The United States has too few ground stations to create precise county-by-county maps, so forecasters instead use models based on historical data.
NASA officials said the mission’s cost — including satellite, launch and three years of operation — is $916 million.
The satellite arrived at Vandenberg in mid-October to undergo pre-launch processing. Next week, the craft will take a road trip to the launch pad for installation on the rocket.
This launch initially was planned for early November, but was delayed to allow more tests on key components of the craft.
SMAP has two instruments: A radar to provide high-resolution images and a radiometer to capture high-accuracy data.
“When you put these together, it’s very similar to looking through both lenses on a pair of bifocals at the same time,” Bonnikson said. “As a result, we will have a highly accurate global map of soil moisture for our scientists to use.”

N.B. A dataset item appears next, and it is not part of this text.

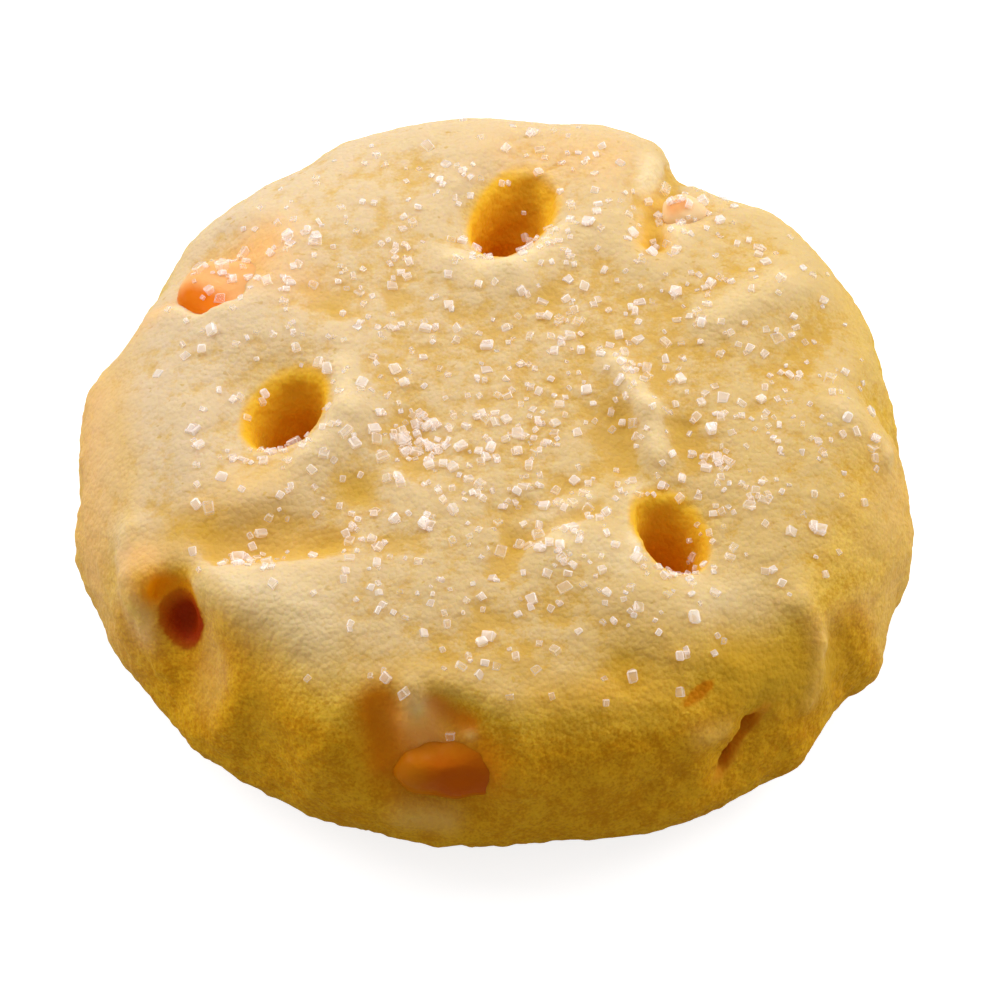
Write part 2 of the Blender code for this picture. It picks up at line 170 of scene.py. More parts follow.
# Lips, folds and ridges, which are also painted paler than the dough round them, as painted light.
RIDGES = (
    # Along the lower and right rims of the prick holes.
    Form((-10.7, 1.8, 16.6), (-10.3, -2.2, 16.6), 0.9, 0.45),
    Form((-10.3, -2.2, 16.6), (-12.8, -5.6, 16.5), 0.9, 0.42),
    Form((-2.9, 11.4, 16.6), (0.8, 10.2, 16.6), 0.9, 0.40),
    Form((0.8, 10.2, 16.6), (4.6, 14.4, 16.5), 0.9, 0.48),
    Form((9.3, -8.6, 16.5), (9.7, -12.9, 16.4), 0.9, 0.42),
    Form((9.7, -12.9, 16.4), (13.2, -15.4, 16.1), 0.8, 0.36),
    # Beside and below the cavity: the cliff, its foot and the flake.
    Form((-21.0, -15.4, 14.4), (-20.5, -20.0, 12.0), 0.8, 1.0),
    Form((-20.0, -20.4, 11.6), (-20.3, -22.2, 8.4), 0.8, 0.7),
    Form((-24.8, -10.0, 13.4), (-24.9, -15.8, 10.6), 1.0, 0.45),
    # Round the front fruit: the tongue, the fold above it and the lobe below it.
    Form((-5.6, -23.6, 14.8), (-5.0, -26.0, 13.4), 0.8, 0.45),
    Form((-4.0, -26.4, 13.1), (-1.8, -26.5, 13.1), 0.45, 0.55),
    Form((-6.0, -28.6, 6.8), (-3.4, -28.8, 6.5), 1.1, 0.45),
    # Below the left fruit.
    Form((-22.6, 7.8, 14.2), (-18.6, 7.0, 15.8), 0.8, 0.55),
    # Behind the fold at the back.
    Form((12.9, 13.6, 15.6), (12.5, 15.4, 15.6), 0.7, 0.6),
    Form((10.8, 19.2, 15.2), (10.9, 21.6, 14.0), 0.9, 0.7),
    # Beside the crack, and under the small one.
    Form((14.2, -25.8, 11.4), (15.6, -25.0, 10.8), 1.0, 0.60),
    Form((12.2, -25.8, 13.2), (14.6, -25.8, 12.6), 0.7, 0.40),
    # On the right half of the top, and down over its edges.
    Form((8.2, 2.2, 16.9), (10.3, -1.8, 16.9), 0.75, 0.40),
    Form((10.3, -1.8, 16.9), (11.0, -5.6, 16.7), 0.75, 0.38),
    Form((15.2, 6.0, 16.2), (20.0, 9.7, 15.2), 1.2, 0.35),
    Form((1.7, -11.3, 16.7), (6.3, -8.9, 16.7), 0.8, 0.30),
    Form((20.5, -16.0, 14.0), (22.0, -17.9, 11.5), 0.8, 0.35),
    Form((22.0, -17.9, 11.5), (21.3, -20.3, 8.3), 0.8, 0.35),
    Form((23.6, -0.7, 14.8), (26.5, -3.1, 12.9), 0.9, 0.45),
)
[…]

A unique feature of this craft is the large spinning antenna that sits at the end of a long arm stowed for launch and set to be deployed two weeks after reaching space. Once the arm is extended, the antenna then must be unfurled in stages before it will begin spinning. By the time it’s fully deployed, the reflector antenna will have a 20-foot diameter.
The design will allow for the collection of science data about soil moisture in swaths 1,000 kilometers, or 612 miles, wide. This means the observatory will be able to map the entire planet every two to three days.
“It’s a very efficient mapping system,” said Kent Kellogg, SMAP project manager with NASA’s Jet Propulsion Laboratory in Pasadena.
This mission is a joint project between JPL and Goddard Space Flight Center in Greenbelt, Md.
SMAP is the last of five NASA Earth science missions scheduled for launch within a 12-month period.